THE EXERCISE => Repeat exactly the stretch of lines from the line containing "if empty is" through the line containing "for node in", both included, and nothing else.

— BEGIN —

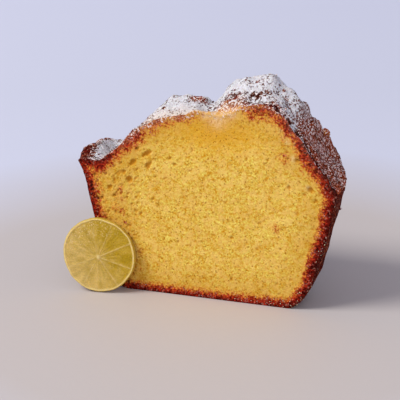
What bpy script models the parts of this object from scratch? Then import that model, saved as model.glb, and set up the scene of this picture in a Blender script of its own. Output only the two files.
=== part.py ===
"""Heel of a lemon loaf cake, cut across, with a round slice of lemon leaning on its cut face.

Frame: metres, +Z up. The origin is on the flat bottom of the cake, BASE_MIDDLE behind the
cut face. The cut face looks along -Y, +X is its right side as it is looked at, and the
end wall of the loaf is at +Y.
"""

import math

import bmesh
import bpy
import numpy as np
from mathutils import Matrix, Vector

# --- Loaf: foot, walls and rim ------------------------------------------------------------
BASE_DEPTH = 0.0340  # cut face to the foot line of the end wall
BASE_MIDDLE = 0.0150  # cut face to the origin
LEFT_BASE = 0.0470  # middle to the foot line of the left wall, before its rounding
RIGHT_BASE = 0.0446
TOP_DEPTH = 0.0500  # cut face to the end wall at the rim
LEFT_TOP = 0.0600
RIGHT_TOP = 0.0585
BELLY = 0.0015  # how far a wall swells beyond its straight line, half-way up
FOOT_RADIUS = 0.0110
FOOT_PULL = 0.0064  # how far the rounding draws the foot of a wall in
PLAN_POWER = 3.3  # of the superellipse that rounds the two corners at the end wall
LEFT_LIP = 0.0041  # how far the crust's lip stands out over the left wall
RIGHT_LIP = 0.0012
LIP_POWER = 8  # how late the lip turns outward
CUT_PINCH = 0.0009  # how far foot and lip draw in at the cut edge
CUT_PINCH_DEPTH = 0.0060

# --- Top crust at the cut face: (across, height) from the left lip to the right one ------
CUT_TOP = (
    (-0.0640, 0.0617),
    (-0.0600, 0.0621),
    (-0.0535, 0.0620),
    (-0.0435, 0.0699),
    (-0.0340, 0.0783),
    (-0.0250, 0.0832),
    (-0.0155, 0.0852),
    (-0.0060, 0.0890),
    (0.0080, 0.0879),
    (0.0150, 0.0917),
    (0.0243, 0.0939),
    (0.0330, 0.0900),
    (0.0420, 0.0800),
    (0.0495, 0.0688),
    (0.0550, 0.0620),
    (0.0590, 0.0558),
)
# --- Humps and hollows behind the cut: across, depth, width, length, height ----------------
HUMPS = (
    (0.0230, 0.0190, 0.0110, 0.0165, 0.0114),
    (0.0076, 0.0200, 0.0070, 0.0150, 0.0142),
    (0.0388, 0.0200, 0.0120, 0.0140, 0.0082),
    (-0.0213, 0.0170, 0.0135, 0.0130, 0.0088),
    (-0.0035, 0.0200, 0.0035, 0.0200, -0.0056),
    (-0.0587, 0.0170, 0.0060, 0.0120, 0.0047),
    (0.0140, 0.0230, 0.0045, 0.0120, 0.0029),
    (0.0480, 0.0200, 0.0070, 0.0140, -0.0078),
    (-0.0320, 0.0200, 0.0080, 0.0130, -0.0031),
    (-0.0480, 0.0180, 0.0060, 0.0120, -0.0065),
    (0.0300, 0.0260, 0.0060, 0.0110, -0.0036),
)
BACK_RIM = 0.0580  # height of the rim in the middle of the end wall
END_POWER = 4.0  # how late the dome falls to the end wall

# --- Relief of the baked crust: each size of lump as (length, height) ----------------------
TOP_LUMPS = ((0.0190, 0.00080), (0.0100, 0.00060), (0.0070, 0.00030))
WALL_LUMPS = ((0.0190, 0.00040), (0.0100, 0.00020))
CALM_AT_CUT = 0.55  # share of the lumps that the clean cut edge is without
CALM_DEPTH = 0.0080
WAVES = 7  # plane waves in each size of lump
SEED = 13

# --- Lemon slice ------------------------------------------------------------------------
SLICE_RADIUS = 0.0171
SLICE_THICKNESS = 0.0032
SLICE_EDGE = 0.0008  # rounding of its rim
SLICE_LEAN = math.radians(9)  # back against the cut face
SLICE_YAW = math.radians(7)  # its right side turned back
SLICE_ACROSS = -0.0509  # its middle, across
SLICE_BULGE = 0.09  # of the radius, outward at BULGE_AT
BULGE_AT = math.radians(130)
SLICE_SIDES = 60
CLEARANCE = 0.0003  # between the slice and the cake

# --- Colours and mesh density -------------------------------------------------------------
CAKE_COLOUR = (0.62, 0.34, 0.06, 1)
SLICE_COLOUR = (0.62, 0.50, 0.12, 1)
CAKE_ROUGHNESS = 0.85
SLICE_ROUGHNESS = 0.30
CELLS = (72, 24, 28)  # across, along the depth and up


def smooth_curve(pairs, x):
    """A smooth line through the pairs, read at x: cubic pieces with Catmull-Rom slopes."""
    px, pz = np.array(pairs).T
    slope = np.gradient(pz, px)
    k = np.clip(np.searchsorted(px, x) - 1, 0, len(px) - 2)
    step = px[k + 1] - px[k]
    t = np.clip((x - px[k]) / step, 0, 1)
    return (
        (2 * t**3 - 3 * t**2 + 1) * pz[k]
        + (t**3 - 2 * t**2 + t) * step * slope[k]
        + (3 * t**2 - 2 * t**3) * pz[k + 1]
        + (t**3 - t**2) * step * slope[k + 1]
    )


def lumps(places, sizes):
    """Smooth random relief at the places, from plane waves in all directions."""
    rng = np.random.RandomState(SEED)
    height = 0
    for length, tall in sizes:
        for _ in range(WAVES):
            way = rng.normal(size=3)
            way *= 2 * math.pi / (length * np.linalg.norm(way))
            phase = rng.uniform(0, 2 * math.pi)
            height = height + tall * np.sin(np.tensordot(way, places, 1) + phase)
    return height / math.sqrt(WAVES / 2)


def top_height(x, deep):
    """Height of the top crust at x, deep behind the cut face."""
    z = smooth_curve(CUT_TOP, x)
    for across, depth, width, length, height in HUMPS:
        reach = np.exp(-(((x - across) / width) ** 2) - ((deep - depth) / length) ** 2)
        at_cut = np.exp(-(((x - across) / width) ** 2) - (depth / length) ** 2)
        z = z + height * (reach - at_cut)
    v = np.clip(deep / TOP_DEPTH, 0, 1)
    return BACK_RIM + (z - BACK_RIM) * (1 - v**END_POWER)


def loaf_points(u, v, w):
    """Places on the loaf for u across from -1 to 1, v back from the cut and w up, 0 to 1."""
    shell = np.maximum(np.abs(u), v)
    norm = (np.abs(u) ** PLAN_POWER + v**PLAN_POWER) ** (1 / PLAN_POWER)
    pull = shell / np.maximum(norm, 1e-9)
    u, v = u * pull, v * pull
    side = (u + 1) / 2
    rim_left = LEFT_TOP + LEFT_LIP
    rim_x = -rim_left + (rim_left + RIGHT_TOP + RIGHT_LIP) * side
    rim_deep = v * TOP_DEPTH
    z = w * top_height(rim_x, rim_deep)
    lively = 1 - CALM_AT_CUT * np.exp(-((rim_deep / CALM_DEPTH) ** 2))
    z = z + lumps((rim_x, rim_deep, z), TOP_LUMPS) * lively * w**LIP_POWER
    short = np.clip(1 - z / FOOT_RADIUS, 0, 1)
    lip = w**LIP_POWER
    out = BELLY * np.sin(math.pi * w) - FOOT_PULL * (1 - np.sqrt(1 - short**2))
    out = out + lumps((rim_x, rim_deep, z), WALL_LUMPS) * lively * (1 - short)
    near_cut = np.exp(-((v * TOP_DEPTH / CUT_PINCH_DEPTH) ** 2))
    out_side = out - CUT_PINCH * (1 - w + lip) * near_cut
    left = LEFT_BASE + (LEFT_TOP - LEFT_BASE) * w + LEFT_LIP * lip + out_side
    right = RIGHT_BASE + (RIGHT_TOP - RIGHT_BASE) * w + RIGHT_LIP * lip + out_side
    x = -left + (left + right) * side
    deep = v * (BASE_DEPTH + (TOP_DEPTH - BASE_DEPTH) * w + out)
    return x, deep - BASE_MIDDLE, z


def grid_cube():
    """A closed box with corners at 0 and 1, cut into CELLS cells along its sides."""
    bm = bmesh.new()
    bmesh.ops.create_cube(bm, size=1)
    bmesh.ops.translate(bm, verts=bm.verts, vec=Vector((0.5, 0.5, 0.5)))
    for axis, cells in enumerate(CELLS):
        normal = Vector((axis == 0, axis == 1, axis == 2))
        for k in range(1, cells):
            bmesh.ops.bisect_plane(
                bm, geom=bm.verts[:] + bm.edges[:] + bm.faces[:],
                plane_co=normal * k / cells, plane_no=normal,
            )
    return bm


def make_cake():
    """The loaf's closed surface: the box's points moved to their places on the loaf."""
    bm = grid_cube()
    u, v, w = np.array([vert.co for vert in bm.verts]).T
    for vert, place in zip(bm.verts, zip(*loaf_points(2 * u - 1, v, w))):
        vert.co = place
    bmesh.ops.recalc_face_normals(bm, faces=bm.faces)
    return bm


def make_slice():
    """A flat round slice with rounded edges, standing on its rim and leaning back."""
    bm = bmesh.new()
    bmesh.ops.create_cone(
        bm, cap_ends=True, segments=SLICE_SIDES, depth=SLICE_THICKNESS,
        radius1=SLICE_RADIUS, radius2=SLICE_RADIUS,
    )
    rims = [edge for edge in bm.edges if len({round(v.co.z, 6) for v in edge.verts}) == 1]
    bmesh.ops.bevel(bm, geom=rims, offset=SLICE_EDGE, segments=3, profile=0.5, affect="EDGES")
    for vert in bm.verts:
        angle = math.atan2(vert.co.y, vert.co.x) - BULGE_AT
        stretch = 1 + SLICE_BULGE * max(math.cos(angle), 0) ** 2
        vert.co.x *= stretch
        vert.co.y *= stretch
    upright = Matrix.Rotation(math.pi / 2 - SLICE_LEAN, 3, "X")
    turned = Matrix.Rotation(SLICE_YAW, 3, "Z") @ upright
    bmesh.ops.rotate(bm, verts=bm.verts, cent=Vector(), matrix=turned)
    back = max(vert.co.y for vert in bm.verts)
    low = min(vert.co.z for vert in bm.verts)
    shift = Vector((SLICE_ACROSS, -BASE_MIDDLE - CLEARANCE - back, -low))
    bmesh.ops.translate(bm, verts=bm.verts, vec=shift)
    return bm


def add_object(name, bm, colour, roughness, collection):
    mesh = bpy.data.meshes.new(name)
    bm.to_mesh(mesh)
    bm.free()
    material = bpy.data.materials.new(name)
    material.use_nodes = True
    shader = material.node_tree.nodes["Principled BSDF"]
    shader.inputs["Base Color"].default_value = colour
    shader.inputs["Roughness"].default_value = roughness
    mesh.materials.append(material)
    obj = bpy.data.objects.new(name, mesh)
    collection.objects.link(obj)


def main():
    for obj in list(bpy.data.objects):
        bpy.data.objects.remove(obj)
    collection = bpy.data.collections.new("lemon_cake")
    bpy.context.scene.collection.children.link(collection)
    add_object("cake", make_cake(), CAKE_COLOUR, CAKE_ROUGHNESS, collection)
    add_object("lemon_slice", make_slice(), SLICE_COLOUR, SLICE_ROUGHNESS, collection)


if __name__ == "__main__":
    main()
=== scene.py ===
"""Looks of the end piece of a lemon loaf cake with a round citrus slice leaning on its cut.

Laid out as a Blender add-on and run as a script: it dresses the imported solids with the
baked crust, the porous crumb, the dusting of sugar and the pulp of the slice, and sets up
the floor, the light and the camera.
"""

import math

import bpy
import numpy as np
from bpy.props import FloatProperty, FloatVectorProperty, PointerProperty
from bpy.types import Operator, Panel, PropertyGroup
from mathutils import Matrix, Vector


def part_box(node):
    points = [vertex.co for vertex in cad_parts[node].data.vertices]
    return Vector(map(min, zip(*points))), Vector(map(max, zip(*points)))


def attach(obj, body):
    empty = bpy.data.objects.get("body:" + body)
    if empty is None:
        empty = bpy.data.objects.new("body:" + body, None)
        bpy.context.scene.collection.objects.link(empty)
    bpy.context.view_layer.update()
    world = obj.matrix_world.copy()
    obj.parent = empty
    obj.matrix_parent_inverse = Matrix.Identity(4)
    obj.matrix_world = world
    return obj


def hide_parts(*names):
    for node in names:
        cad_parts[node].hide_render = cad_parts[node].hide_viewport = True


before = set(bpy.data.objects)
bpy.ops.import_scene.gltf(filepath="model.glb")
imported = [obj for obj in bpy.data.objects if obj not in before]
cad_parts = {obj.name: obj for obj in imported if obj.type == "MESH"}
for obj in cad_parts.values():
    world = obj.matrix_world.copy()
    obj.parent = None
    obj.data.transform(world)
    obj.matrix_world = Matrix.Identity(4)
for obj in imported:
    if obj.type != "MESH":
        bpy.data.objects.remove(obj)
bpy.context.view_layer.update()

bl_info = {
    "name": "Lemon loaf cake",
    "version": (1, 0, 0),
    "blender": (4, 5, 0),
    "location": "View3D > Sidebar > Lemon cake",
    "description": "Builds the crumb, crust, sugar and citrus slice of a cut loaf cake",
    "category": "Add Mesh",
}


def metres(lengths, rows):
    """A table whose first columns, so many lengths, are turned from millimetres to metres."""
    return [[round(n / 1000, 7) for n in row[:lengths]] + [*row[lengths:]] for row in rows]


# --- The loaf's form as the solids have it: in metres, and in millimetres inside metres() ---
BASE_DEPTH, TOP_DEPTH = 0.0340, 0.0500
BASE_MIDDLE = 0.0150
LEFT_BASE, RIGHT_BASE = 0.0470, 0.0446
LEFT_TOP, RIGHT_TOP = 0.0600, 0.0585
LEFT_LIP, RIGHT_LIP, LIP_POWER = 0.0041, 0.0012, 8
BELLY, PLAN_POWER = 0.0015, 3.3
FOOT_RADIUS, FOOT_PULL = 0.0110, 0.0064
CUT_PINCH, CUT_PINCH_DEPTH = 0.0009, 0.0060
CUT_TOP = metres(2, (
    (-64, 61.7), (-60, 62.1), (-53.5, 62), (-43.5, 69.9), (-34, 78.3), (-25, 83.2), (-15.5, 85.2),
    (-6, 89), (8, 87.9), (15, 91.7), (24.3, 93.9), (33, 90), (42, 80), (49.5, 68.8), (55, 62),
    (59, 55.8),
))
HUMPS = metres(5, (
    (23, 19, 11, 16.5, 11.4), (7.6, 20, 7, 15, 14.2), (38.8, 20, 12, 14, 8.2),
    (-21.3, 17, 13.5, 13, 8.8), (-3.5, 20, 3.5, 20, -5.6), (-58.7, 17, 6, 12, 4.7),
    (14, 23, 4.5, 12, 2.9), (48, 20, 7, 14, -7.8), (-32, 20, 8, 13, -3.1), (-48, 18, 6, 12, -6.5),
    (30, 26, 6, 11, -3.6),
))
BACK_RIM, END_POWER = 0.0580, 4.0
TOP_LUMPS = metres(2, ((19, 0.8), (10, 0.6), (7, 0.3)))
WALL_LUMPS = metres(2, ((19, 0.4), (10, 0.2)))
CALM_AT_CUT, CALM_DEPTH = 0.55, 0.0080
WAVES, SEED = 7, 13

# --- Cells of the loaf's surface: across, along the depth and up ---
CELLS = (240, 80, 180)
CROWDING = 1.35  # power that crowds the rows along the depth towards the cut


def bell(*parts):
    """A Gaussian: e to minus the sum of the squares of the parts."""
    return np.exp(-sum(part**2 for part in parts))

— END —

CORRECT RESULT =>
    if empty is None:
        empty = bpy.data.objects.new("body:" + body, None)
        bpy.context.scene.collection.objects.link(empty)
    bpy.context.view_layer.update()
    world = obj.matrix_world.copy()
    obj.parent = empty
    obj.matrix_parent_inverse = Matrix.Identity(4)
    obj.matrix_world = world
    return obj


def hide_parts(*names):
    for node in names:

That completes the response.